## Problem details
Give the listing below again in full, exactly as written.

## Recorded information
## START

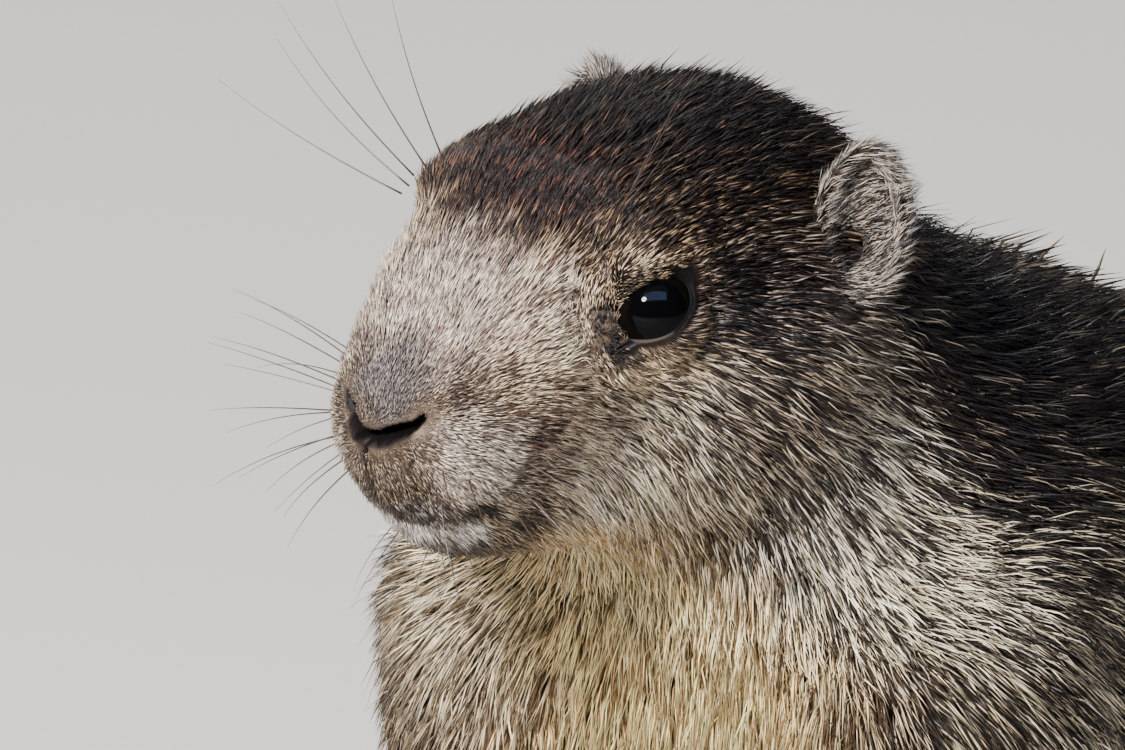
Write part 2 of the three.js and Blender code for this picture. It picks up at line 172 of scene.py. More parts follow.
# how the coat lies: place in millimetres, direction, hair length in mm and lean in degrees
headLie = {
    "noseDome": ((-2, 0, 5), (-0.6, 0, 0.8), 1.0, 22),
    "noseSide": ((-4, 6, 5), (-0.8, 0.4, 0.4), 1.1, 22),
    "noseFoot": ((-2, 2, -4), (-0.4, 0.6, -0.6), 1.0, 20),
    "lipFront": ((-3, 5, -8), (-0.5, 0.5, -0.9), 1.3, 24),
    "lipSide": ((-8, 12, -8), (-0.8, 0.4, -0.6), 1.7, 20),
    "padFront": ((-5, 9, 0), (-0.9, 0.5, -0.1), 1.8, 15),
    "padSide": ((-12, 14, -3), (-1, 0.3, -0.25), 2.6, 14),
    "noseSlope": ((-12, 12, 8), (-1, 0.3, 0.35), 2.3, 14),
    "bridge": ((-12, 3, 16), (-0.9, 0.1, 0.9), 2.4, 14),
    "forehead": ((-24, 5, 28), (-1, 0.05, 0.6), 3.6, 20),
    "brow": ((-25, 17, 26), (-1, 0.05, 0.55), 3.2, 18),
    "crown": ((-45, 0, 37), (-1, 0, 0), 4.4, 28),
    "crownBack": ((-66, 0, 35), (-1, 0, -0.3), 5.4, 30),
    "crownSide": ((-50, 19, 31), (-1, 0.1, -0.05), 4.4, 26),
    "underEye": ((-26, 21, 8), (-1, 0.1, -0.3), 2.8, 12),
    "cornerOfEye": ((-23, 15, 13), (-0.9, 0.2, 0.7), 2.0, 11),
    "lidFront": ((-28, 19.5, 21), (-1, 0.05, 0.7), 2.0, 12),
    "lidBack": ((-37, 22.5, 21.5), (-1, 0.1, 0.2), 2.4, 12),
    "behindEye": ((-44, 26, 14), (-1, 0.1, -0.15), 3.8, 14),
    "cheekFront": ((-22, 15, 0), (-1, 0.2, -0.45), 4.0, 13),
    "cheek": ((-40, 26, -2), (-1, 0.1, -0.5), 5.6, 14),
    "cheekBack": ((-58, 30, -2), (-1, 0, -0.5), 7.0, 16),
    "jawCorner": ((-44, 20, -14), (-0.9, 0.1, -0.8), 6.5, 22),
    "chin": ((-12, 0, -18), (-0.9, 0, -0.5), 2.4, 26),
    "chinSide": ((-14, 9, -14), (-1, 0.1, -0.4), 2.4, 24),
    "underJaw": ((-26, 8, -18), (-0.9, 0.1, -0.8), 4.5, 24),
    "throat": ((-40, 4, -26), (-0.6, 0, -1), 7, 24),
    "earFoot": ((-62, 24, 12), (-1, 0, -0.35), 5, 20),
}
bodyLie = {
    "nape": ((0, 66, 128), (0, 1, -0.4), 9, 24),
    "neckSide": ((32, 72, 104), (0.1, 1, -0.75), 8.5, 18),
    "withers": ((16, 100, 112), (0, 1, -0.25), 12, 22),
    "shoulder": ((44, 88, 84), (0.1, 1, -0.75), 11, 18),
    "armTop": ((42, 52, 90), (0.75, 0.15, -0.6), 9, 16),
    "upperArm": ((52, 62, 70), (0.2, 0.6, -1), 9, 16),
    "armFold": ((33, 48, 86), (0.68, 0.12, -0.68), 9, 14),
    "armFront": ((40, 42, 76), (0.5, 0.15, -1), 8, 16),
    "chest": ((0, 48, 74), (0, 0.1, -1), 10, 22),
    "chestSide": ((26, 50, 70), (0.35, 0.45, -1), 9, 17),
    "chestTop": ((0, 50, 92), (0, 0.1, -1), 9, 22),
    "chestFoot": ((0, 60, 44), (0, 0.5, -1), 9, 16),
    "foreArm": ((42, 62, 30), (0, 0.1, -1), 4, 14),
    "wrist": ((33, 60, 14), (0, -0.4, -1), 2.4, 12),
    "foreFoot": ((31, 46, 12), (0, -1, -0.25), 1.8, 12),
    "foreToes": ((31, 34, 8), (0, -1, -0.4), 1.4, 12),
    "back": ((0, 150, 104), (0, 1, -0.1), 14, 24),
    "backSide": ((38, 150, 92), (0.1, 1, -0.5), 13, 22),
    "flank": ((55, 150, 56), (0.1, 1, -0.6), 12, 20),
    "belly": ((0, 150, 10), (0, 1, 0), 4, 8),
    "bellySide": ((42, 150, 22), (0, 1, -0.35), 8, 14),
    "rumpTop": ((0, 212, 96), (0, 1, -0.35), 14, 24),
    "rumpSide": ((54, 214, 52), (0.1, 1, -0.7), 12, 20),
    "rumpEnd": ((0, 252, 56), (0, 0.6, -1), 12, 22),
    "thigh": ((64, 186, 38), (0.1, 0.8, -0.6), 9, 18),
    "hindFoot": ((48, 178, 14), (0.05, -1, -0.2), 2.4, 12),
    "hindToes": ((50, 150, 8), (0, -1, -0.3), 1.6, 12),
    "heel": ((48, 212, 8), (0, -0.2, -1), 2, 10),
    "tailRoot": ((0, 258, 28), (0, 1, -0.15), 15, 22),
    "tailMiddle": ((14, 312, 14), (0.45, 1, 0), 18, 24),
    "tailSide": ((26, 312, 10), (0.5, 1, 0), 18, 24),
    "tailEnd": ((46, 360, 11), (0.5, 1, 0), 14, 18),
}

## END

## Solution
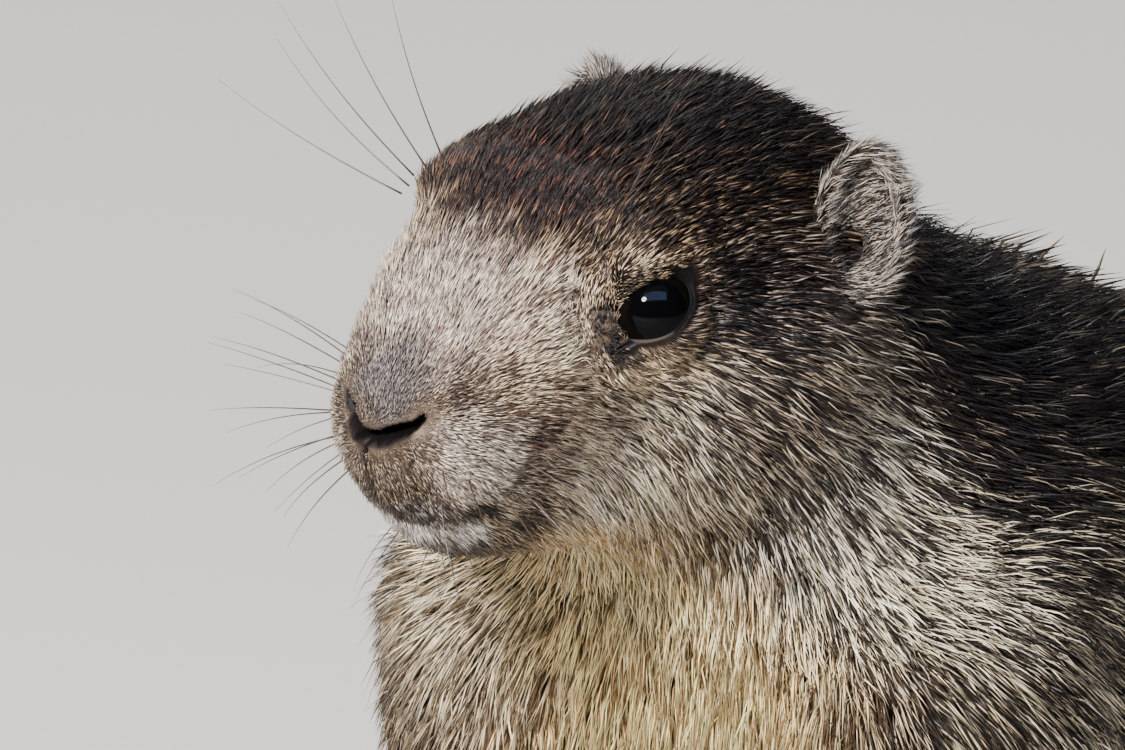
Write part 2 of the three.js and Blender code for this picture. It picks up at line 172 of scene.py. More parts follow.
# how the coat lies: place in millimetres, direction, hair length in mm and lean in degrees
headLie = {
    "noseDome": ((-2, 0, 5), (-0.6, 0, 0.8), 1.0, 22),
    "noseSide": ((-4, 6, 5), (-0.8, 0.4, 0.4), 1.1, 22),
    "noseFoot": ((-2, 2, -4), (-0.4, 0.6, -0.6), 1.0, 20),
    "lipFront": ((-3, 5, -8), (-0.5, 0.5, -0.9), 1.3, 24),
    "lipSide": ((-8, 12, -8), (-0.8, 0.4, -0.6), 1.7, 20),
    "padFront": ((-5, 9, 0), (-0.9, 0.5, -0.1), 1.8, 15),
    "padSide": ((-12, 14, -3), (-1, 0.3, -0.25), 2.6, 14),
    "noseSlope": ((-12, 12, 8), (-1, 0.3, 0.35), 2.3, 14),
    "bridge": ((-12, 3, 16), (-0.9, 0.1, 0.9), 2.4, 14),
    "forehead": ((-24, 5, 28), (-1, 0.05, 0.6), 3.6, 20),
    "brow": ((-25, 17, 26), (-1, 0.05, 0.55), 3.2, 18),
    "crown": ((-45, 0, 37), (-1, 0, 0), 4.4, 28),
    "crownBack": ((-66, 0, 35), (-1, 0, -0.3), 5.4, 30),
    "crownSide": ((-50, 19, 31), (-1, 0.1, -0.05), 4.4, 26),
    "underEye": ((-26, 21, 8), (-1, 0.1, -0.3), 2.8, 12),
    "cornerOfEye": ((-23, 15, 13), (-0.9, 0.2, 0.7), 2.0, 11),
    "lidFront": ((-28, 19.5, 21), (-1, 0.05, 0.7), 2.0, 12),
    "lidBack": ((-37, 22.5, 21.5), (-1, 0.1, 0.2), 2.4, 12),
    "behindEye": ((-44, 26, 14), (-1, 0.1, -0.15), 3.8, 14),
    "cheekFront": ((-22, 15, 0), (-1, 0.2, -0.45), 4.0, 13),
    "cheek": ((-40, 26, -2), (-1, 0.1, -0.5), 5.6, 14),
    "cheekBack": ((-58, 30, -2), (-1, 0, -0.5), 7.0, 16),
    "jawCorner": ((-44, 20, -14), (-0.9, 0.1, -0.8), 6.5, 22),
    "chin": ((-12, 0, -18), (-0.9, 0, -0.5), 2.4, 26),
    "chinSide": ((-14, 9, -14), (-1, 0.1, -0.4), 2.4, 24),
    "underJaw": ((-26, 8, -18), (-0.9, 0.1, -0.8), 4.5, 24),
    "throat": ((-40, 4, -26), (-0.6, 0, -1), 7, 24),
    "earFoot": ((-62, 24, 12), (-1, 0, -0.35), 5, 20),
}
bodyLie = {
    "nape": ((0, 66, 128), (0, 1, -0.4), 9, 24),
    "neckSide": ((32, 72, 104), (0.1, 1, -0.75), 8.5, 18),
    "withers": ((16, 100, 112), (0, 1, -0.25), 12, 22),
    "shoulder": ((44, 88, 84), (0.1, 1, -0.75), 11, 18),
    "armTop": ((42, 52, 90), (0.75, 0.15, -0.6), 9, 16),
    "upperArm": ((52, 62, 70), (0.2, 0.6, -1), 9, 16),
    "armFold": ((33, 48, 86), (0.68, 0.12, -0.68), 9, 14),
    "armFront": ((40, 42, 76), (0.5, 0.15, -1), 8, 16),
    "chest": ((0, 48, 74), (0, 0.1, -1), 10, 22),
    "chestSide": ((26, 50, 70), (0.35, 0.45, -1), 9, 17),
    "chestTop": ((0, 50, 92), (0, 0.1, -1), 9, 22),
    "chestFoot": ((0, 60, 44), (0, 0.5, -1), 9, 16),
    "foreArm": ((42, 62, 30), (0, 0.1, -1), 4, 14),
    "wrist": ((33, 60, 14), (0, -0.4, -1), 2.4, 12),
    "foreFoot": ((31, 46, 12), (0, -1, -0.25), 1.8, 12),
    "foreToes": ((31, 34, 8), (0, -1, -0.4), 1.4, 12),
    "back": ((0, 150, 104), (0, 1, -0.1), 14, 24),
    "backSide": ((38, 150, 92), (0.1, 1, -0.5), 13, 22),
    "flank": ((55, 150, 56), (0.1, 1, -0.6), 12, 20),
    "belly": ((0, 150, 10), (0, 1, 0), 4, 8),
    "bellySide": ((42, 150, 22), (0, 1, -0.35), 8, 14),
    "rumpTop": ((0, 212, 96), (0, 1, -0.35), 14, 24),
    "rumpSide": ((54, 214, 52), (0.1, 1, -0.7), 12, 20),
    "rumpEnd": ((0, 252, 56), (0, 0.6, -1), 12, 22),
    "thigh": ((64, 186, 38), (0.1, 0.8, -0.6), 9, 18),
    "hindFoot": ((48, 178, 14), (0.05, -1, -0.2), 2.4, 12),
    "hindToes": ((50, 150, 8), (0, -1, -0.3), 1.6, 12),
    "heel": ((48, 212, 8), (0, -0.2, -1), 2, 10),
    "tailRoot": ((0, 258, 28), (0, 1, -0.15), 15, 22),
    "tailMiddle": ((14, 312, 14), (0.45, 1, 0), 18, 24),
    "tailSide": ((26, 312, 10), (0.5, 1, 0), 18, 24),
    "tailEnd": ((46, 360, 11), (0.5, 1, 0), 14, 18),
}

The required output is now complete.